3 Recent Examples of Government’s Environmental Extremism

COMMENTARY Agriculture

3 Recent Examples of Government’s Environmental Extremism

Apr 8, 2022 4 min read
COMMENTARY BY

Former Senior Research Fellow

Bakst analyzed and wrote about regulatory policy, trade, environmental policy, and related issues.
The U.S. Department of Agriculture pays American farmers to not farm their land under the Conservation Reserve Program.   Xenia Tsiganok / EyeEm / Getty Images

Key Takeaways

Environmental extremism in government is increasingly becoming unhinged, both domestically and internationally.

Last week, U.S. Secretary of Agriculture Tom Vilsack rejected an effort to increase domestic food production to mitigate the threat of a global food shortage.

Society should continually seek improved standards of living, not impoverished ones.

Environmental extremism in government is increasingly becoming unhinged, both domestically and internationally.

Here are three recent examples of this extremism:

1. John Kerry, the Biden administration’s special presidential envoy for climate, has made alarming remarks regarding climate change and the war in Ukraine.

As reported in National Review, “Kerry fretted that the conflict [in Ukraine] might distract from the threat of climate change, and expressed his ‘hope’ that ‘[Russian President Vladimir] Putin will help us to stay on track with what we need to do for the climate.’”
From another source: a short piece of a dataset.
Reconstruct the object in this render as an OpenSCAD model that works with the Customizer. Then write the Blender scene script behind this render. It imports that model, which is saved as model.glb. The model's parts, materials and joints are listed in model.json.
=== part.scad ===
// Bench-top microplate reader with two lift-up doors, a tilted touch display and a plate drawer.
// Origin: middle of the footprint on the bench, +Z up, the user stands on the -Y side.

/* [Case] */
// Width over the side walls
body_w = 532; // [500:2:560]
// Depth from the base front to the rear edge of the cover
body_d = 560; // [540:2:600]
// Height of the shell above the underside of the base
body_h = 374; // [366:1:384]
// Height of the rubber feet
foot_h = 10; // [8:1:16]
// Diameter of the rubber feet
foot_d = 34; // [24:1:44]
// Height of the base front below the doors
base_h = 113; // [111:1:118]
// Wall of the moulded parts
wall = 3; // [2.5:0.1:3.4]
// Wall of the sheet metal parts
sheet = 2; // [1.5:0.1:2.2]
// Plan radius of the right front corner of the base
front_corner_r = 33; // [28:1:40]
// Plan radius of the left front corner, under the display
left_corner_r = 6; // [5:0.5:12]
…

Sen. Ben Sasse, R-Neb., rightly put this extremism in perspective, “Is he unaware that widespread war is now possible in Europe for the first time in 77 years? This man is not the secretary of defense; he’s not the secretary of state. John Kerry has a made-up position as international climate scold.”

Americans should be shocked by Kerry’s statement.  After all, a leading Biden administration official went on the world stage and suggested that climate change regulation is on par with, or more important than, a war in Europe.  Worse still, he publicly hoped for help from the war’s instigator (Putin) for his climate crusade.

2. Last week, U.S. Secretary of Agriculture Tom Vilsack rejected an effort to increase domestic food production to mitigate the threat of a global food shortage due to the war.

As background: Ukraine is a critical exporter of key agricultural commodities to certain countries, especially in North Africa and the Middle East. The war threatens Ukraine’s ability to export available food and to plant and harvest future crops.

Meanwhile, in the U.S., the U.S. Department of Agriculture pays American farmers to not farm their land under the Conservation Reserve Program.   

Naturally, agricultural groups requested that Vilsack  allow the farming of land idled by the Conservation Reserve Program, but he rejected the idea, arguing that doing so would cause “a significant and detrimental impact on producers’ efforts to mitigate climate change and maintain the long-term health of their land.”

So instead of making it possible to increase food production to address a potential global food crisis, Vilsack appears to be more concerned with climate change. 

Claims from the Biden administration that land under the Conservation Reserve Program is “marginal,” and not likely to help with crop production, ignore that about 25% of the idled land is considered prime farmland. Further, even for “marginal” land, farmers, not federal bureaucrats, are best positioned to know whether farming the land is appropriate because they care the most about “the long-term health of their land.”

3. Looking abroad, the International Energy Agency’s new report, “A 10-Point Plan to Cut Oil Use,” misses the point 10 times.

To address the possibility that Russia would stop exporting oil and natural gas to Europe, the report doesn’t discuss the obvious solution: increasing oil and gas production. That’s because the solution wouldn’t align with the International Energy Agency’s goal to achieve a “pathway towards zero emissions by 2050.”

Instead, according to the International Energy Agency, the public needs to change how they live. In fact, the report explains, “Most of the proposed actions in the 10-Point Plan would require changes in the behavior of consumers, supported by government measures.”

Here are just five of the 10 recommendations:

  • Reduce speed limits on highways by at least 10 kilometers per hour.
  • Work from home up to three days a week where possible.
  • Car-free Sundays in cities.
  • Alternate private car access to roads in large cities (this recommendation would restrict the number of days that can be driven in large cities).
  • Use high-speed and night trains instead of planes where possible.

The report doesn’t argue against the extremist policies that got Europe into this mess and instead seeks to fundamentally alter peoples’ way of life.  It presumes that the public needs to change and stop enjoying ordinary things like going to work or driving on Sundays.

The International Energy Agency’s report is an example of environmental “gaslighting.” It shames the public into believing that the harm imposed upon them by government policies is their fault and not the result of environmental extremists wielding power.

Nobody should feel guilty for enjoying the benefits arising from human ingenuity and energy abundance. Society should continually seek improved standards of living, not impoverished ones, and policymakers who think otherwise need to stop imposing their dour ideology on the public (even as they likely don’t follow what they preach).

Policymakers should stop treating environmentally extreme policies from the Biden administration and certain international circles as anything other than an extremist ideology whose first victim is common sense.